Artistically I draped pictures and stuff all over it.  I wrote about me and my dogs and my family.

And there it remained until the day before yesterday, updated a little, but unloved and stuck in a time warp.  It was a perfect snapshot of all that is appalling with websites of the nineties!  It wasn't so much patina as rust!

Now I am no designer!  If you look at the home page you will see that.  And I've really no idea what the home page is for on a site like that anyway, but the layout is simple and so is the navigation.  As a giggle I even put adverts on it. That's more for fun than anything else!  I really can't imagine any of the four visitors per day clicking an advert!

I took the opportunity to optimise the page file names for search engines, though I do pretty well if you look for Tim Trent anyway.  But I want to find some old, old friends, so I've decided I need to be better optimised in order that we can find them, or rather anyone looking for them finds me.

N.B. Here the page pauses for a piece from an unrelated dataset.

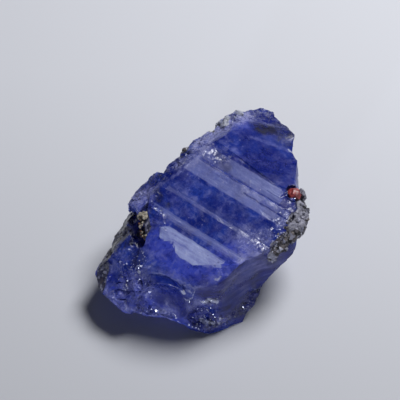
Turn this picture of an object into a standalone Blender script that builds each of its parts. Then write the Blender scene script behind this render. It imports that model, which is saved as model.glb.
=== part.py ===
"""A piece of rough tanzanite: one broken crystal with a striped natural face, a red grain and two crusts of rock.

The stone is drawn in millimetres: X runs along its length towards the narrow upper end, Y towards its back, Z up
from the surface that it lies on. Every mesh is brought to metres at the end.
"""

import math

import bmesh
import bpy
from mathutils import Matrix, Vector, noise

MM = 0.001
ROOM = 30.0  # a starting block's side, larger than the stone
GAP = 0.3  # between the stone and the grain and crusts that sit on it
FACET = 0.85  # the largest step between cuts along each axis
MERGE = 0.03  # corners closer than this become one

# Each natural face is a plane: its name, the compass heading that it faces (degrees from +X towards +Y), its tilt
# (0 faces up, 90 is a wall, 180 faces down) and a point on it.
TOP_HEADING = -150
TOP_TILT = 9.3
TOP_POINT = (-0.35, -0.78, 6.58)

BODY_FACES = (
    ("striped top", TOP_HEADING, TOP_TILT, TOP_POINT),
    ("smooth upper end", -9, 21, (6.2, 1.0, 6.5)),
    ("upper end's dip", 6, 30, (8.1, 1.6, 6.0)),
    ("crumbled back edge", 64, 34, (5.7, 4.8, 6.3)),
    ("left back slope", 96, 33, (-1.3, 5.3, 6.35)),
    ("left lower slope", 168, 21.6, (-5.5, 1.3, 5.8)),
    ("lower slope", -142, 28, (-4.9, -2.8, 5.6)),
    ("grey side", -109, 75, (-3.45, -4.95, 3.85)),
    ("sparkling foot", -134, 77, (-6.1, -3.65, 3.4)),
    ("dark hollow side", -163, 70, (-7.35, -1.05, 3.9)),
    ("seat of the right crust", -76, 60, (1.9, -5.35, 6.4)),
    ("seat of the crust's end", -50, 75, (4.5, -4.3, 5.6)),
    ("right wall", -44, 94, (7.7, -1.8, 5.0)),
    ("right wall below", -44, 112, (7.8, -1.9, 3.6)),
    ("tip right", -30, 98, (10.5, 0.05, 4.8)),
    ("tip end", 5, 98, (11.0, 3.0, 4.6)),
    ("tip back", 62, 96, (9.6, 5.3, 4.9)),
    ("back wall", 96, 98, (6.6, 5.8, 5.0)),
    ("long back wall", 82, 97, (1.0, 6.1, 5.2)),
    ("left wall", 127, 66, (-5.35, 3.7, 5.1)),
    ("under tip", 5, 155, (3.0, 0.0, 0.0)),
    ("under back", 88, 133, (0.0, 2.6, 0.0)),
    ("under left", 165, 152, (-5.3, 0.0, 0.0)),
    ("under right", -45, 133, (0.55, -1.15, 0.0)),
    ("resting spot", 0, 180, (0.0, 0.0, 0.0)),
)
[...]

I really do have to do something with that home page, though.

Why don't all banks have "Spoof@"?

I just received a customer survey email from my bank.  Good old First Direct.  I doubt the email, primarily because they have never sent me one before.


So I did what you do with eBay and PayPal.  I forwarded it to "spoof@firstdirect.com".  I love that facility.  It ought to be a standard.

And First Direct doesn't love it.

Technical details of permanent failure:
Google tried to deliver your message, but it was rejected by the recipient domain. We recommend contacting the other email provider for further information about the cause of this error. The error that the other server returned was: 550 550 Mailbox unavailable or access denied - (state 14).

Right.  So they don't understand that an emerging standard is present, and they don't know how to handle it.  Isn't that just great customer service?

And the survey?

I opened it.

First it was wider than my browser window which is set to maximum screen size on my laptop, and second, it had too many mandatory questions.  I abandoned it.  No idea if it was genuine or not, though.